* **SET PROBLEM**
Copy all of the material below exactly.

* **AVAILABLE DATA**
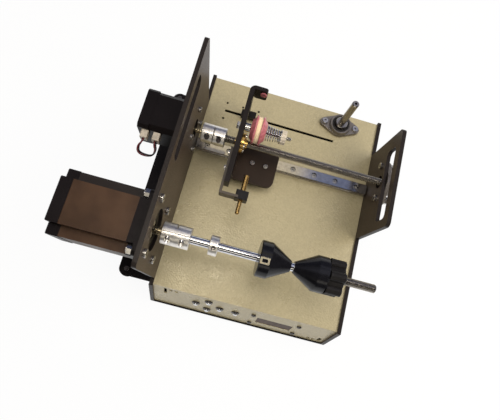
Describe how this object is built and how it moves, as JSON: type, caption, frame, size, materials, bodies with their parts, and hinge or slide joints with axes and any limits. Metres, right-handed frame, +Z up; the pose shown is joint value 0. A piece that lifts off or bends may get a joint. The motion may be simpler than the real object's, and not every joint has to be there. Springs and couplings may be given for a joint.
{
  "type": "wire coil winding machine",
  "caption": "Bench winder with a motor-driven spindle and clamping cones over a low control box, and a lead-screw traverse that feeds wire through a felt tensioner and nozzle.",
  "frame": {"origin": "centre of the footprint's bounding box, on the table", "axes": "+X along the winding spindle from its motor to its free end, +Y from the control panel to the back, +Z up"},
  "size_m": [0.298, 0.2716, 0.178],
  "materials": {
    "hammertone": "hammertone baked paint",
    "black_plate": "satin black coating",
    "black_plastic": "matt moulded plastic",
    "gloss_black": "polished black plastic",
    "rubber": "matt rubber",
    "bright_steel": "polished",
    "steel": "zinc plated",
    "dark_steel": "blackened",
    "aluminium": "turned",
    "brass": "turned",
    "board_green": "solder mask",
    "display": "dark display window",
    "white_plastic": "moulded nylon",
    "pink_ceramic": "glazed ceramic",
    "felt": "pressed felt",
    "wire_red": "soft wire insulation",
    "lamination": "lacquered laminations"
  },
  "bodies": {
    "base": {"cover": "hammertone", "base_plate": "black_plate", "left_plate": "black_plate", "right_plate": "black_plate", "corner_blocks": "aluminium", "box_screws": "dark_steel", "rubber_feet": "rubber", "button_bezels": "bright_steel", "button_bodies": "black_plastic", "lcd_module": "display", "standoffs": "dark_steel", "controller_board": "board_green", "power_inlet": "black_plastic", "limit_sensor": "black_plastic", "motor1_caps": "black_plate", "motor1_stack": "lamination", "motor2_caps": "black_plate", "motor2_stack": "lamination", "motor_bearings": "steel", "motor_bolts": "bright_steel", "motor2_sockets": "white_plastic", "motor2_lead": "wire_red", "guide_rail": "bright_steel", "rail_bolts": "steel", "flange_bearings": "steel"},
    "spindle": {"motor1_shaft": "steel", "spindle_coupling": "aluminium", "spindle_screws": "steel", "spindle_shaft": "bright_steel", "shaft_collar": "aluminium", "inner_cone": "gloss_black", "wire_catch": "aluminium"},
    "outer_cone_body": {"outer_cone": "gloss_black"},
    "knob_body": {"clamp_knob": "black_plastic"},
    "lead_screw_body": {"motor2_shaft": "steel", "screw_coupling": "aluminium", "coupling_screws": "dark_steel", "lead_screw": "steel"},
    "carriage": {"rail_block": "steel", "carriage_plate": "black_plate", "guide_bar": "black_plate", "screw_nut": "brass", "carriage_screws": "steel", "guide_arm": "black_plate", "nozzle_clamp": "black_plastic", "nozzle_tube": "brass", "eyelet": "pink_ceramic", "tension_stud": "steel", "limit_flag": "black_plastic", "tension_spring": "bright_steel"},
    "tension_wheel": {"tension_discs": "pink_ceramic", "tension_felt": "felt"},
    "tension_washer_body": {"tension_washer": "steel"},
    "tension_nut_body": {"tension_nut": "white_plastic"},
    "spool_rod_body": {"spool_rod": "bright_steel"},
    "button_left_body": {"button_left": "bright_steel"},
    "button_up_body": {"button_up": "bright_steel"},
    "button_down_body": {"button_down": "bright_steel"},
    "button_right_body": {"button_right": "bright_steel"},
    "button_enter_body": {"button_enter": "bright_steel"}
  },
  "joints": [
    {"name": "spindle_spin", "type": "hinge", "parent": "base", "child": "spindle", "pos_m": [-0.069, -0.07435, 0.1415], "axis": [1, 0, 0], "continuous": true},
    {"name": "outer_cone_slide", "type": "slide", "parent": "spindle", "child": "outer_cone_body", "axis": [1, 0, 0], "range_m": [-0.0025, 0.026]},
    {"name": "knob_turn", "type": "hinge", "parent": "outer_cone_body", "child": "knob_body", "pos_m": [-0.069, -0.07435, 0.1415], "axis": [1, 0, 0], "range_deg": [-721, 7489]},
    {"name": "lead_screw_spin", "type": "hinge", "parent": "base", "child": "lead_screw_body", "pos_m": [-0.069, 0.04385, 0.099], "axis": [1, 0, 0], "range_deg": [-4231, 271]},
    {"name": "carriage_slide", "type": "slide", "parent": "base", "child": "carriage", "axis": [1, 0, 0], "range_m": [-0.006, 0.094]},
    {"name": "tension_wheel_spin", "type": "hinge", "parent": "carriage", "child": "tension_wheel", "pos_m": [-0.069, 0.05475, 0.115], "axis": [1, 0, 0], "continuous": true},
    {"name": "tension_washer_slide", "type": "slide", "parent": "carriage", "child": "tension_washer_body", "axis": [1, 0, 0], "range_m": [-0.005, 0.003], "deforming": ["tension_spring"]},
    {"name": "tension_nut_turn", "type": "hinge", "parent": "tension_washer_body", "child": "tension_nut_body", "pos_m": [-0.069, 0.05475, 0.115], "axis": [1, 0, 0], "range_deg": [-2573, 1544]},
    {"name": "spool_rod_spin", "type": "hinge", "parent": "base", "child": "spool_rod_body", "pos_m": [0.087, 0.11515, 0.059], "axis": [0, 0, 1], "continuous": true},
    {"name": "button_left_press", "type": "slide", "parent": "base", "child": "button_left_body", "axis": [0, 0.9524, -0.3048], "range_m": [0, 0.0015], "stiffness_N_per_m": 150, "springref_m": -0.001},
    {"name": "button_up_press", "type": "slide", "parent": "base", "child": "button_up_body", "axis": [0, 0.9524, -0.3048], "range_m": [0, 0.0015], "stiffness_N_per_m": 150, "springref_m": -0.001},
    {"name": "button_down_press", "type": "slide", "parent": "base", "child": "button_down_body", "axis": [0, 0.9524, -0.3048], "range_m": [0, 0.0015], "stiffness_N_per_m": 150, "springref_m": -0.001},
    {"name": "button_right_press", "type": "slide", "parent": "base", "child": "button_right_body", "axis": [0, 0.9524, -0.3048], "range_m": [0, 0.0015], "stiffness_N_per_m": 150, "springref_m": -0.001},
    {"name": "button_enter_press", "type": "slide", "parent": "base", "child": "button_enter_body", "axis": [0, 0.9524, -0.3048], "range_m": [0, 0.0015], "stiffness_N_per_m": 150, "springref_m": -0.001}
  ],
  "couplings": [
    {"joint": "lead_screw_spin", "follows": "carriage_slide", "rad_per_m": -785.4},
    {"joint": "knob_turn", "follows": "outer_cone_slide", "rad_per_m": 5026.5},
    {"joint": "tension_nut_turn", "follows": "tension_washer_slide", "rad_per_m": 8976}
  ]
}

* **THE RESPONSE**
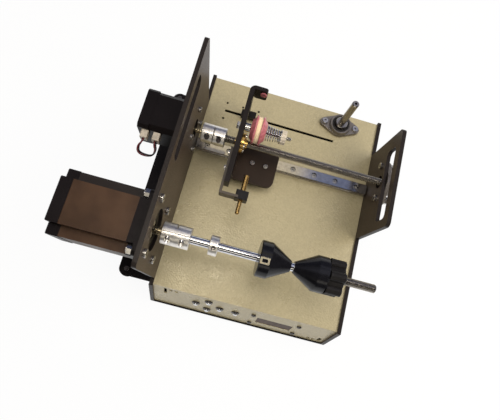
Describe how this object is built and how it moves, as JSON: type, caption, frame, size, materials, bodies with their parts, and hinge or slide joints with axes and any limits. Metres, right-handed frame, +Z up; the pose shown is joint value 0. A piece that lifts off or bends may get a joint. The motion may be simpler than the real object's, and not every joint has to be there. Springs and couplings may be given for a joint.
{
  "type": "wire coil winding machine",
  "caption": "Bench winder with a motor-driven spindle and clamping cones over a low control box, and a lead-screw traverse that feeds wire through a felt tensioner and nozzle.",
  "frame": {"origin": "centre of the footprint's bounding box, on the table", "axes": "+X along the winding spindle from its motor to its free end, +Y from the control panel to the back, +Z up"},
  "size_m": [0.298, 0.2716, 0.178],
  "materials": {
    "hammertone": "hammertone baked paint",
    "black_plate": "satin black coating",
    "black_plastic": "matt moulded plastic",
    "gloss_black": "polished black plastic",
    "rubber": "matt rubber",
    "bright_steel": "polished",
    "steel": "zinc plated",
    "dark_steel": "blackened",
    "aluminium": "turned",
    "brass": "turned",
    "board_green": "solder mask",
    "display": "dark display window",
    "white_plastic": "moulded nylon",
    "pink_ceramic": "glazed ceramic",
    "felt": "pressed felt",
    "wire_red": "soft wire insulation",
    "lamination": "lacquered laminations"
  },
  "bodies": {
    "base": {"cover": "hammertone", "base_plate": "black_plate", "left_plate": "black_plate", "right_plate": "black_plate", "corner_blocks": "aluminium", "box_screws": "dark_steel", "rubber_feet": "rubber", "button_bezels": "bright_steel", "button_bodies": "black_plastic", "lcd_module": "display", "standoffs": "dark_steel", "controller_board": "board_green", "power_inlet": "black_plastic", "limit_sensor": "black_plastic", "motor1_caps": "black_plate", "motor1_stack": "lamination", "motor2_caps": "black_plate", "motor2_stack": "lamination", "motor_bearings": "steel", "motor_bolts": "bright_steel", "motor2_sockets": "white_plastic", "motor2_lead": "wire_red", "guide_rail": "bright_steel", "rail_bolts": "steel", "flange_bearings": "steel"},
    "spindle": {"motor1_shaft": "steel", "spindle_coupling": "aluminium", "spindle_screws": "steel", "spindle_shaft": "bright_steel", "shaft_collar": "aluminium", "inner_cone": "gloss_black", "wire_catch": "aluminium"},
    "outer_cone_body": {"outer_cone": "gloss_black"},
    "knob_body": {"clamp_knob": "black_plastic"},
    "lead_screw_body": {"motor2_shaft": "steel", "screw_coupling": "aluminium", "coupling_screws": "dark_steel", "lead_screw": "steel"},
    "carriage": {"rail_block": "steel", "carriage_plate": "black_plate", "guide_bar": "black_plate", "screw_nut": "brass", "carriage_screws": "steel", "guide_arm": "black_plate", "nozzle_clamp": "black_plastic", "nozzle_tube": "brass", "eyelet": "pink_ceramic", "tension_stud": "steel", "limit_flag": "black_plastic", "tension_spring": "bright_steel"},
    "tension_wheel": {"tension_discs": "pink_ceramic", "tension_felt": "felt"},
    "tension_washer_body": {"tension_washer": "steel"},
    "tension_nut_body": {"tension_nut": "white_plastic"},
    "spool_rod_body": {"spool_rod": "bright_steel"},
    "button_left_body": {"button_left": "bright_steel"},
    "button_up_body": {"button_up": "bright_steel"},
    "button_down_body": {"button_down": "bright_steel"},
    "button_right_body": {"button_right": "bright_steel"},
    "button_enter_body": {"button_enter": "bright_steel"}
  },
  "joints": [
    {"name": "spindle_spin", "type": "hinge", "parent": "base", "child": "spindle", "pos_m": [-0.069, -0.07435, 0.1415], "axis": [1, 0, 0], "continuous": true},
    {"name": "outer_cone_slide", "type": "slide", "parent": "spindle", "child": "outer_cone_body", "axis": [1, 0, 0], "range_m": [-0.0025, 0.026]},
    {"name": "knob_turn", "type": "hinge", "parent": "outer_cone_body", "child": "knob_body", "pos_m": [-0.069, -0.07435, 0.1415], "axis": [1, 0, 0], "range_deg": [-721, 7489]},
    {"name": "lead_screw_spin", "type": "hinge", "parent": "base", "child": "lead_screw_body", "pos_m": [-0.069, 0.04385, 0.099], "axis": [1, 0, 0], "range_deg": [-4231, 271]},
    {"name": "carriage_slide", "type": "slide", "parent": "base", "child": "carriage", "axis": [1, 0, 0], "range_m": [-0.006, 0.094]},
    {"name": "tension_wheel_spin", "type": "hinge", "parent": "carriage", "child": "tension_wheel", "pos_m": [-0.069, 0.05475, 0.115], "axis": [1, 0, 0], "continuous": true},
    {"name": "tension_washer_slide", "type": "slide", "parent": "carriage", "child": "tension_washer_body", "axis": [1, 0, 0], "range_m": [-0.005, 0.003], "deforming": ["tension_spring"]},
    {"name": "tension_nut_turn", "type": "hinge", "parent": "tension_washer_body", "child": "tension_nut_body", "pos_m": [-0.069, 0.05475, 0.115], "axis": [1, 0, 0], "range_deg": [-2573, 1544]},
    {"name": "spool_rod_spin", "type": "hinge", "parent": "base", "child": "spool_rod_body", "pos_m": [0.087, 0.11515, 0.059], "axis": [0, 0, 1], "continuous": true},
    {"name": "button_left_press", "type": "slide", "parent": "base", "child": "button_left_body", "axis": [0, 0.9524, -0.3048], "range_m": [0, 0.0015], "stiffness_N_per_m": 150, "springref_m": -0.001},
    {"name": "button_up_press", "type": "slide", "parent": "base", "child": "button_up_body", "axis": [0, 0.9524, -0.3048], "range_m": [0, 0.0015], "stiffness_N_per_m": 150, "springref_m": -0.001},
    {"name": "button_down_press", "type": "slide", "parent": "base", "child": "button_down_body", "axis": [0, 0.9524, -0.3048], "range_m": [0, 0.0015], "stiffness_N_per_m": 150, "springref_m": -0.001},
    {"name": "button_right_press", "type": "slide", "parent": "base", "child": "button_right_body", "axis": [0, 0.9524, -0.3048], "range_m": [0, 0.0015], "stiffness_N_per_m": 150, "springref_m": -0.001},
    {"name": "button_enter_press", "type": "slide", "parent": "base", "child": "button_enter_body", "axis": [0, 0.9524, -0.3048], "range_m": [0, 0.0015], "stiffness_N_per_m": 150, "springref_m": -0.001}
  ],
  "couplings": [
    {"joint": "lead_screw_spin", "follows": "carriage_slide", "rad_per_m": -785.4},
    {"joint": "knob_turn", "follows": "outer_cone_slide", "rad_per_m": 5026.5},
    {"joint": "tension_nut_turn", "follows": "tension_washer_slide", "rad_per_m": 8976}
  ]
}